I have been married for 10 years,it’s my second marriage, my husband’s first. We are in our early 60’s & I have 3 married daughters & 3 grandchildren. We used to live in a quiet countryside area but moved 3 years ago 200 miles north to a busy town to b nearer all my family as I missed them all so much especially once the gc arrived & it was so far to go to see them. A year ago my husband said he was really unhappy with the situation as he hated the area,the traffic & built up area & being on his own when I saw the gc. Before we moved here I said I wanted us to see them together but as I only see my daughters & gc during the day when their husbands are at work we don’t do the sort of things my husband would enjoy eg shopping & going to soft play etc he stays at home but says I spend all my time thinking & talking about them & putting arrrangements with them first instead of wanting to do things with him. I think this is unfair as I only see them once a week, sometimes only once a fortnight & I think it’s only natural for me to be interested in their lives but I don’t think I’m obsessive about it.
Now he says he wants to move back to a very quiet country area 200 miles away as we need to separate ourselves from my family & spend more time together as a couple. This was a huge shock to me as I really didn’t see it coming. He says he’s been so unhappy & feels like a spare part with my family always coming first in my affections & my time.
Obviously there’s a lot more to all this than I can go into on here but if anyone has been in a similar situation I would really welcome some advice as I am devastated by all this.

ExD Sun 09-Aug-20 12:39:10

If the whole thing is a wind-up, its worked very well!

FarNorth Sun 09-Aug-20 13:14:13

Bluebelle, as you saw neutrino's post you were not on page 1. You just misread.

I hope it was a windup and that this unpleasant man does not exist.

MissAdventure Sun 09-Aug-20 13:17:19

Well, I would hardly imagine that Morely would still be here posting, if her husband was reading.

It's not beyond the realms of possibility that they are at home having a great big argument sorting things out.

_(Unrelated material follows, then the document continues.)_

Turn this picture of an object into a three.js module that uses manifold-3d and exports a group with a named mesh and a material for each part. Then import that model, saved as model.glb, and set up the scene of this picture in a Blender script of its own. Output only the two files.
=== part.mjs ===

ExD Tue 11-Aug-20 13:35:54

I guess she'll have to change her name now anyway.

Ladyleftfieldlover Tue 11-Aug-20 13:55:33

In a nutshell, this man sounds like a trumpian nightmare. He is acting like a grade one idiot who doesn’t deserve his wife and her family. I have a friend who married recently after many years of widowhood. The new husband had never been married before. He has embraced his wife’s three children and many grandchildren. He would never consider moving her two hundred miles away to the middle of the countryside.

Dressagediva123 Fri 14-Aug-20 17:41:57

Hi - are you able financially to keep both houses ?
Would you consider spending a week at one house and a week at the other? You can see your children as much as you do now.
How much do you know about his finances- it is underhand to buy another property without your knowledge/ you need to get a full picture of money issues as it is important -
Do you both have things in common you do together ? Lots of issues to explore here I think

ExD Fri 14-Aug-20 19:26:25

Poor Morely - she can't respond without her privacy being invaded by the monster she's married to - so we may never know what happened. I wish her well.